Published Thu, Dec 24, 2015 · 09:50 PM

    ON Dec 12, a monumental announcement from Paris COP21 rocked the world. Nations agreed to an agreement to limit carbon emissions from fossil fuels to prevent a dangerous 2 degree Celsius rise (ideally not beyond 1.5C) that could wreak massive havoc on the world's climate. However, the agreement was toned down as the United States convinced other countries to adopt the word "should" (instead of the more powerful legal implications of the word "shall") in order to bypass a veto by the Republican-controlled US Senate. There were other compromises from previously hardline positions as well, but they were to be expected from negotiations of this magnitude.

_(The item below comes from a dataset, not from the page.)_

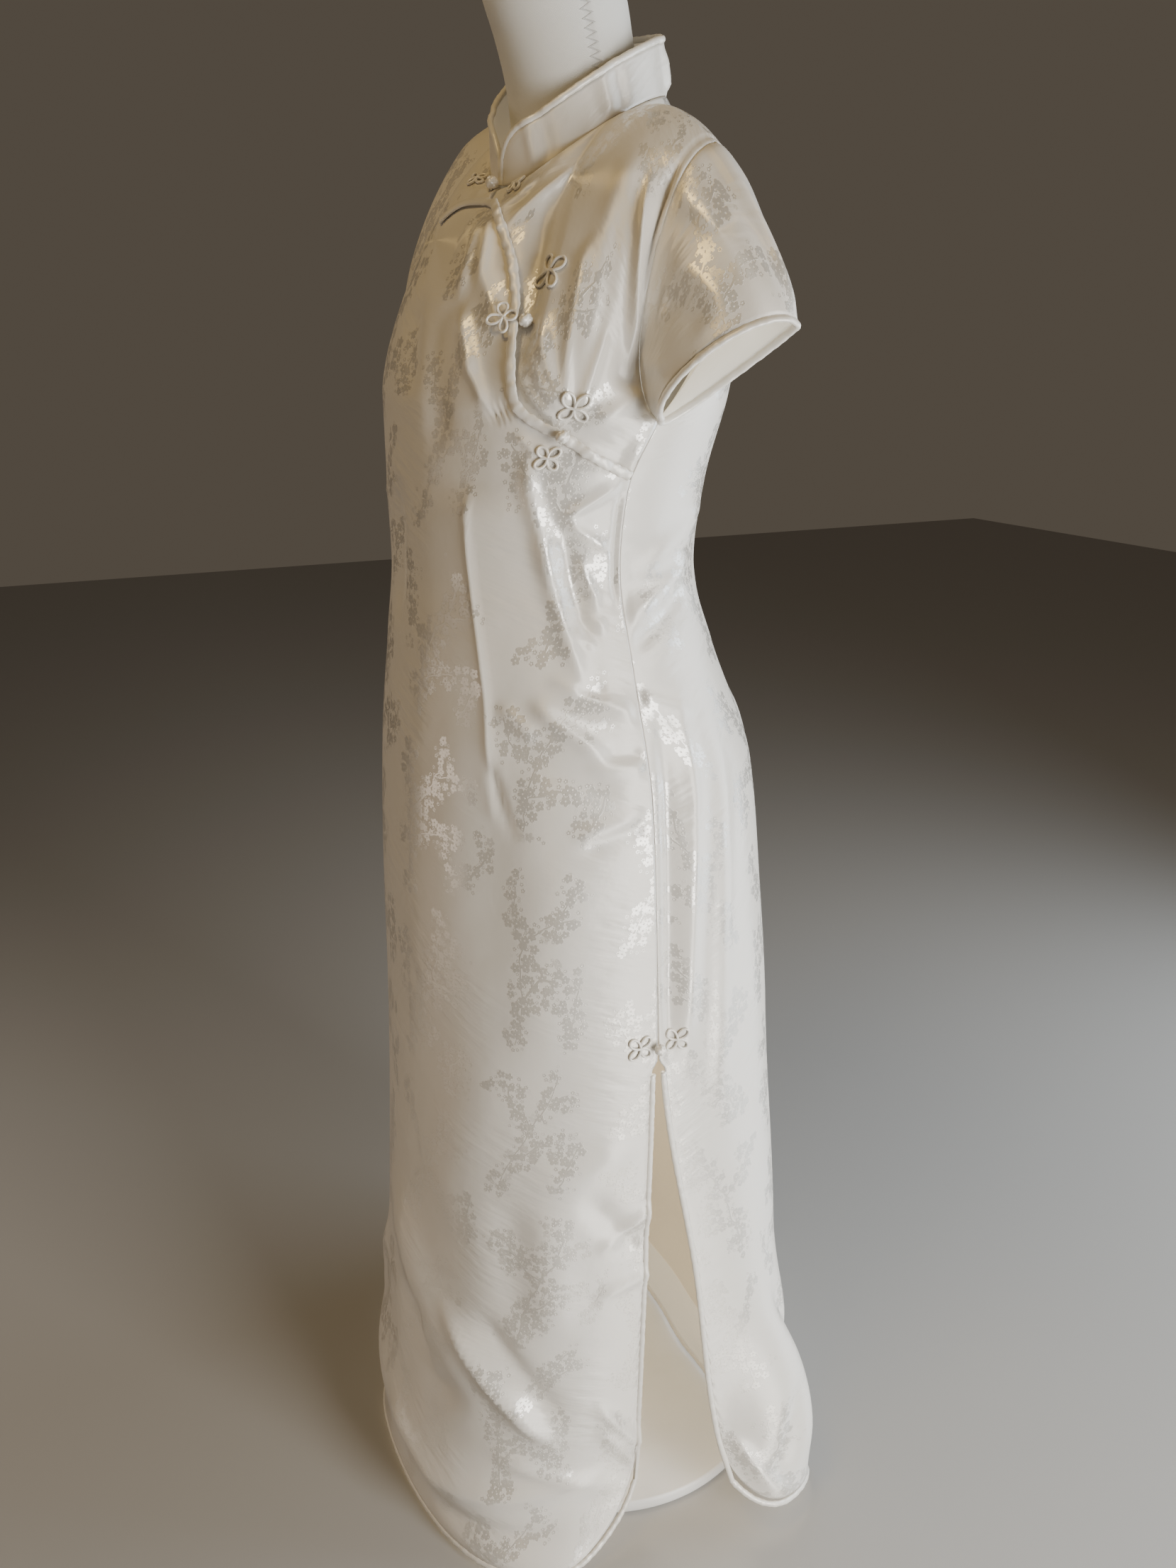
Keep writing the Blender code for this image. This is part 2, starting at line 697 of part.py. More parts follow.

    However, this slightly toned-down agreement is not necessarily less powerful than it may seem. On the contrary, the moral significance of this agreement should not be lost on everyone: the world's nations have finally declared in a document that they agree with the premise of limiting carbon emissions to prevent dangerous climate change.

    We should remember that when US president John F Kennedy said in 1961 that "I believe this nation should commit itself to achieving the goal, before this decade is out, of landing a man on the moon and returning him safely to the earth", the scientists and engineers of the National Aeronautics and Space Administration (NASA) did not even have all the knowledge and details of how to achieve the mission.